De Hoge Raad heeft op 21 oktober 2005 de beschikking gegeven, waarbij de vrouw niet-ontvankelijk is verklaard in haar beroep. Deze uitspraak is gedaan door de raadsheren P.C. Kop, J.C. van Oven en F.B. Bakels, en openbaar uitgesproken door vice-president P. Neleman.

Uitspraak

21 oktober 2005
Eerste Kamer
Rek.nr. R05/011HR
JMH/RM
Hoge Raad der Nederlanden
Beschikking
in de zaak van:
[De vrouw],
wonende te [woonplaats],
VERZOEKSTER tot cassatie,
advocaat: mr. P. Garretsen,
t e g e n
[De man],
wonende te [woonplaats],
VERWEERDER in cassatie,
advocaat: mr. L. van Hoppe.
1. Het geding in feitelijke instanties
Met een op 27 september 2002 ter griffie van de rechtbank te Breda ingekomen verzoekschrift heeft verweerder in cassatie - verder te noemen: de man - zich gewend tot die rechtbank en verzocht hem toestemming te verlenen om [de dochter], geboren op [geboortedatum] 2002, hierna: [kind 1], te erkennen.
De rechtbank heeft bij beschikking van 29 november 2002 een bijzondere curator over [de dochter] benoemd.
Verzoekster tot cassatie - verder te noemen: de vrouw - heeft het verzoek bestreden en de rechtbank verzocht de man niet-ontvankelijk te verklaren in zijn verzoek.
Na een mondelinge behandeling op 7 januari 2003 heeft de rechtbank bij beschikkingen van 24 februari 2003 en 7 januari 2004 de raad voor de kinderbescherming te Tilburg verzocht (nader) rapport en advies uit te brengen. Bij beschikking van 29 april 2004 heeft de rechtbank wederom de raad voor de kinderbescherming verzocht een onderzoek in te stellen, iedere verdere beslissing aangehouden, en tussentijds hoger beroep opengesteld.
Tegen de beschikking 29 april 2004 heeft de vrouw bij het gerechtshof te 's-Hertogenbosch hoger beroep ingesteld.
Bij beschikking van 21 oktober 2004 heeft het hof de beschikking waarvan beroep bekrachtigd.
De beschikking van het hof is aan deze beschikking gehecht.
2. Het geding in cassatie
Tegen de beschikking van het hof heeft de vrouw beroep in cassatie ingesteld. Het cassatierekest is aan deze beschikking gehecht en maakt daarvan deel uit.

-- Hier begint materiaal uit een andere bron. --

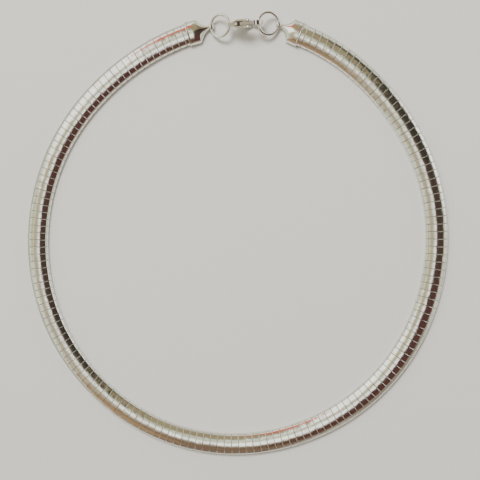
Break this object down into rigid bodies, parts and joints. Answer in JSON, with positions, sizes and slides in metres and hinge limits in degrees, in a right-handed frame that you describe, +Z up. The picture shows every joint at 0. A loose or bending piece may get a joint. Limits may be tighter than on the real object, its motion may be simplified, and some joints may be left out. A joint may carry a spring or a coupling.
{
  "type": "omega necklace",
  "caption": "Omega necklace: a round, springy loop of domed metal plates on a flat woven mesh, with folded end caps, jump rings and a lobster clasp.",
  "frame": {"origin": "on the table, under the middle of the necklace's outline", "axes": "+Z up from the table; +Y from the origin towards the clasp, along the loop's longer way; +X to the right seen from above with the clasp at the top"},
  "size_m": [0.1502, 0.1576, 0.0071],
  "materials": {
    "polished_plates": "mirror-polished silver-coloured metal, rolled and domed, fine scratches",
    "woven_mesh": "fine woven wire, pressed flat, satin",
    "polished_caps": "polished sheet, folded, burnished at its edges",
    "polished_findings": "polished cast and drawn metal, lightly worn"
  },
  "bodies": {
    "necklace": {"plates": "polished_plates", "mesh_core": "woven_mesh", "left_cap": "polished_caps", "right_cap": "polished_caps", "left_ring": "polished_findings", "right_ring": "polished_findings", "clasp_body": "polished_findings", "lever_pin": "polished_findings"},
    "lever": {"clasp_lever": "polished_findings"}
  },
  "joints": [
    {"name": "lever_swing", "type": "hinge", "parent": "necklace", "child": "lever", "pos_m": [-0.0009, 0.07374, 0.00467], "axis": [-0.1016, 0.9729, 0.2079], "range_deg": [0, 25], "stiffness_Nm_per_rad": 0.0055, "springref_deg": -17.19}
  ]
}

De man heeft primair verzocht de vrouw niet-ontvankelijk te verklaren in haar beroep, althans het beroep te verwerpen.
De vrouw heeft verzocht het beroep van de man op niet-ontvankelijkheid te verwerpen.
De conclusie van de Advocaat-Generaal E.M. Wesseling-van Gent strekt tot niet-ontvankelijk-verklaring van de vrouw in haar cassatieberoep.
3. Beoordeling van de ontvankelijkheid van het beroep
De vrouw dient niet-ontvankelijk te worden verklaard in haar beroep op de in de conclusie van de Advocaat-Generaal onder 2.1-2.6 uiteengezette gronden.
4. Beslissing
De Hoge Raad verklaart de vrouw niet-ontvankelijk in haar beroep.
Deze beschikking is gegeven door de raadsheren, P.C. Kop, als voorzitter, J.C. van Oven en F.B. Bakels, en in het openbaar uitgesproken door de vice-president P. Neleman op 21 oktober 2005.